The most poignant of the goodbyes on Sunday came from Jack Harrison. The winger never stopped trying on the field, no matter how forlorn it all looked, and got the one consolation goal Leeds could muster.

Substituted with a knock in the 88th minute, Harrison made a point of slowing his final few steps from the field. He looked around, did a 360 and ensured everyone had seen his thankful applause. It was reciprocated.

Perhaps more tellingly was the lingering, thoughtful walk around the very perimeter of the Jack Charlton and Norman Hunter stands. Harrison would give his shirt away and then go to the effort of shaking as many hands as he could.

As a 26-year-old English winger with 21 goals and 16 assists in the Premier League across the past three seasons, Harrison is going to have a lot of suitors this summer. Despite his new contract, relegation weakens United’s hand and they will not stand in the way of Harrison’s career if the right offer comes in.

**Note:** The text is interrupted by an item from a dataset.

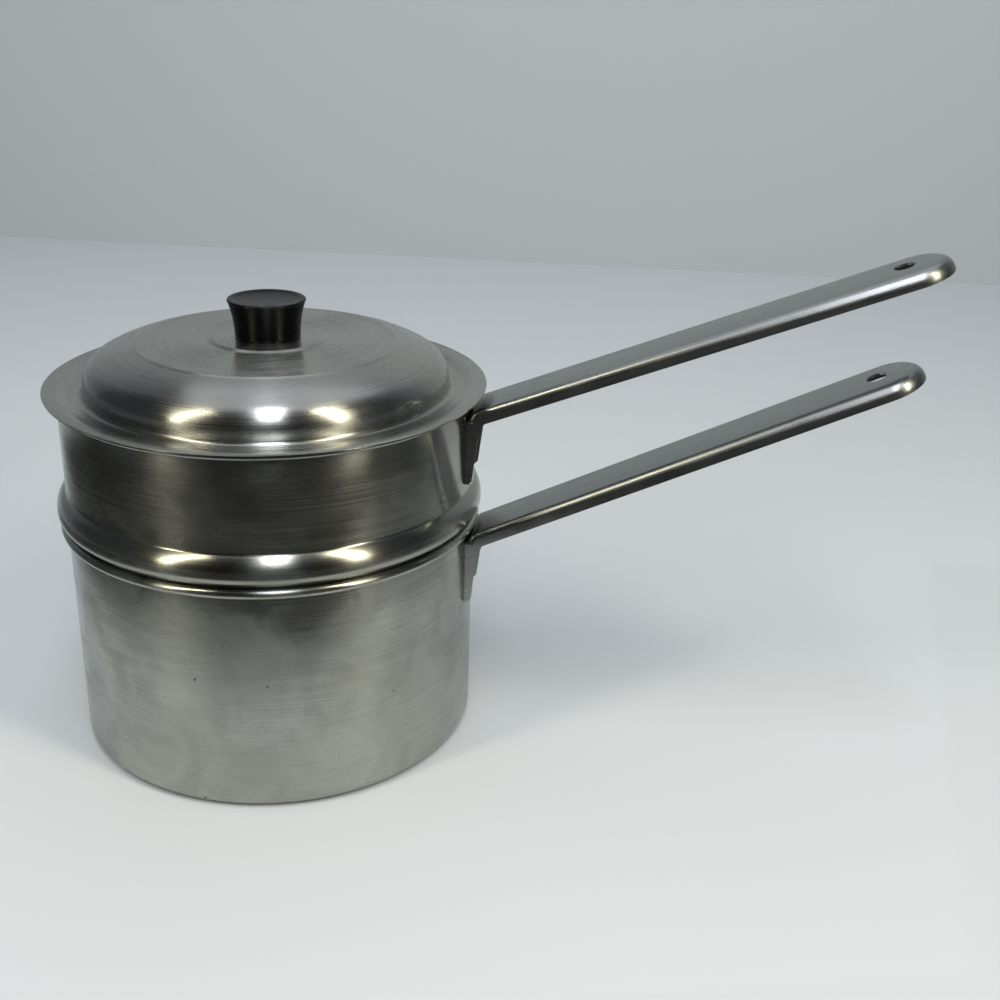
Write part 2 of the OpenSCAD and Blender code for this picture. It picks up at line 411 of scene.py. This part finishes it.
            # A quarter turn stretches the highlights across the lines, not along them
            around = add_node(tree, "ShaderNodeTangent", {"direction_type": "RADIAL", "axis": "Z"})
            tree.links.new(around.outputs[0], shine.inputs["Tangent"])
            shine.inputs["Anisotropic Rotation"].default_value = QUARTER_TURN
        add_node(tree, "ShaderNodeOutputMaterial", links={"Surface": shine.outputs[0]})
        return made


@dataclass(frozen=True)
class Moulded:
    """Moulded phenolic with a soft sheen and a faint grain from the mould.

    Attributes:
        name: The material's name.
        colour: Its colour as hex digits.
        rough: Its roughness without the grain.
        sheen: How strongly it reflects at a right angle.
        grain_mm: Size of the grain.
        grain_depth_mm: How deep the grain looks.
        grain_rough: The least and the most that the grain adds to the roughness.
    """

    name: str
    colour: str
    rough: float
    sheen: float = 0.15
    grain_mm: float = 0.8
    grain_depth_mm: float = 0.008
    grain_rough: Point = (-0.08, 0.12)

    def build(self) -> bpy.types.Material:
        """Makes the material.

        Returns:
            The finished material.
        """
        made = empty_material(self.name)
        tree = made.node_tree
        place = add_node(tree, "ShaderNodeTexCoord").outputs["Object"]
        skin = noise(tree, place, self.grain_mm, detail=4.0)
        limits = (self.rough + self.grain_rough[0], self.rough + self.grain_rough[1])
        bump = add_node(
            tree, "ShaderNodeBump", {"Strength": 0.5, "Distance": self.grain_depth_mm * MM}, {"Height": skin}
        )
        shine = add_node(
            tree,
            "ShaderNodeBsdfPrincipled",
            {"Base Color": linear(self.colour), "Specular IOR Level": self.sheen},
            {"Roughness": map_range(tree, skin, NOISE_BAND, limits), "Normal": bump.outputs[0]},
        )
        add_node(tree, "ShaderNodeOutputMaterial", links={"Surface": shine.outputs[0]})
        return made


@dataclass(frozen=True)
class Plain:
    """A plain matt surface for the table, the wall behind and the dark cards.

    Attributes:
        name: The material's name.
        colour: Its colour as hex digits.
        rough: Its roughness.
    """

    name: str
    colour: str
    rough: float = 0.6

    def build(self) -> bpy.types.Material:
        """Makes the material.

        Returns:
            The finished material.
        """
        made = bpy.data.materials.new(self.name)
        made.use_nodes = True
        shine = made.node_tree.nodes["Principled BSDF"]
        shine.inputs["Base Color"].default_value = linear(self.colour)
        shine.inputs["Roughness"].default_value = self.rough
        return made


def arc(centre: Point, radius: float, start: float, end: float, steps: int) -> list[Point]:
    """Points of an arc, in millimetres and degrees.

    Args:
        centre: The arc's centre.
        radius: Its radius.
        start: The first angle.
        end: The last angle.
        steps: How many chords it has.

    Returns:
        The points, both ends included.
    """
    turns = [math.radians(start + (end - start) * i / steps) for i in range(steps + 1)]
    return [(centre[0] + radius * math.cos(a), centre[1] + radius * math.sin(a)) for a in turns]


def sheet_outline(path: list[Point], thick: float) -> list[Point]:
    """Outline of sheet metal that has one face on a path.

    Args:
        path: The points of one face.
        thick: How far the other face lies to the left of the path.

    Returns:
        The path, then the other face back to its start.
    """
    points = [Vector(p) for p in path]
    other: list[Point] = []
    for i, here in enumerate(points):
        before = (points[max(i, 1)] - points[max(i - 1, 0)]).normalized()
        after = (points[min(i + 1, len(points) - 1)] - points[min(i, len(points) - 2)]).normalized()
        mitre = Vector((-before.y - after.y, before.x + after.x))
        other.append(tuple(here + mitre * (2 * thick / mitre.length_squared)))
    return list(path) + other[::-1]


def spun(name: str, outline: list[Point], steps: int = 192) -> bpy.types.Object:
    """Draws an outline edge by edge and spins it round the vertical axis.

    Args:
        name: The new piece's name.
        outline: Radius and height of each corner, in millimetres.
        steps: How many sides the round has.

    Returns:
        The finished piece.
    """
    bpy.ops.object.select_all(action="DESELECT")
    bpy.ops.mesh.primitive_plane_add(size=1, location=(0, 0, 0))
    made = bpy.context.object
    made.name = name
    made.data.name = name
    bpy.ops.object.mode_set(mode="EDIT")
    bpy.ops.mesh.select_all(action="SELECT")
    bpy.ops.mesh.merge(type="CENTER")
    radius, height = outline[0]
    bpy.ops.transform.translate(value=(radius * MM, 0, height * MM))
    for before, after in zip(outline, outline[1:]):
        step = ((after[0] - before[0]) * MM, 0, (after[1] - before[1]) * MM)
        bpy.ops.mesh.extrude_region_move(TRANSFORM_OT_translate={"value": step})
    bpy.ops.mesh.select_all(action="SELECT")
    bpy.ops.mesh.spin(steps=steps, angle=math.tau, center=(0, 0, 0), axis=(0, 0, 1))
    bpy.ops.mesh.select_all(action="SELECT")
    bpy.ops.mesh.remove_doubles(threshold=SEAM)
    bpy.ops.mesh.normals_make_consistent(inside=False)
    bpy.ops.object.mode_set(mode="OBJECT")
    bpy.ops.object.shade_smooth_by_angle(angle=math.radians(SMOOTH_BELOW))
    return made


def dress(piece: bpy.types.Object, material: bpy.types.Material) -> None:
    """Gives a piece its material and logs its name, faces and material.

    Args:
        piece: The piece.
        material: Its finish.
    """
    piece.data.materials.clear()
    piece.data.materials.append(material)
    log.info("%s: %d faces, %s", piece.name, len(piece.data.polygons), material.name)


@dataclass
class Saucepan:
    """The lower pan. Sizes are in millimetres.

    Attributes:
        wall_r: Outer radius of the wall.
        corner_r: Outer radius of the bend from bottom to wall.
        rim_z: Height of the middle of the rolled rim.
        rim_r: Outer radius of the roll.
        rim_inset: How far the roll is drawn in towards the wall.
        sheet: Thickness of the steel.
    """

    wall_r: float = 83.3
    corner_r: float = 5.0
    rim_z: float = 94.4
    rim_r: float = 1.9
    rim_inset: float = 0.3
    sheet: float = 0.8

    def outline(self) -> list[Point]:
        """Draws the section of the pan's sheet.

        Returns:
            The points from the axis to the rolled rim and back.
        """
        curl = (self.wall_r + self.rim_r - self.sheet - self.rim_inset, self.rim_z)
        path = [(0.0, 0.0), (self.wall_r * 0.5, 0.0)]
        path += arc((self.wall_r - self.corner_r, self.corner_r), self.corner_r, -90, 0, 14)
        # Two corners on the straight wall keep its faces from growing too long
        path += [(self.wall_r, z) for z in (30.0, 60.0, self.rim_z - 3)]
        path += arc(curl, self.rim_r - self.sheet, 180, CURL_END, 26)
        return sheet_outline(path, self.sheet)

    def build(self, steel: bpy.types.Material) -> None:
        """Builds the pan and sets it on its body.

        Args:
            steel: The pan's finish.
        """
        piece = spun("saucepan_shell", self.outline())
        dress(piece, steel)
        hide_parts("lower_pan")
        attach(piece, "saucepan")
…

Harrison would leave with 206 appearances to his name, ahead of the likes of Brian Deane, Albert Johanneson and Eirik Bakke. He’s been a cornerstone of this Premier League return and a highly dependable cog on the field who will be sorely missed by many supporters.

By contrast, Weston McKennie was among those to experience the full ire of the home support. The American was roundly booed as he came off in the 60th minute before the language turned especially sour as he approached the dugout.

Relegation was always going to spell the end of this loan experiment and you would be hard-pressed to find anyone who would have wanted McKennie to stay next term. No doubt, he has built a very good career, but in 20 appearances for the club he has not proved well suited to a relegation dogfight.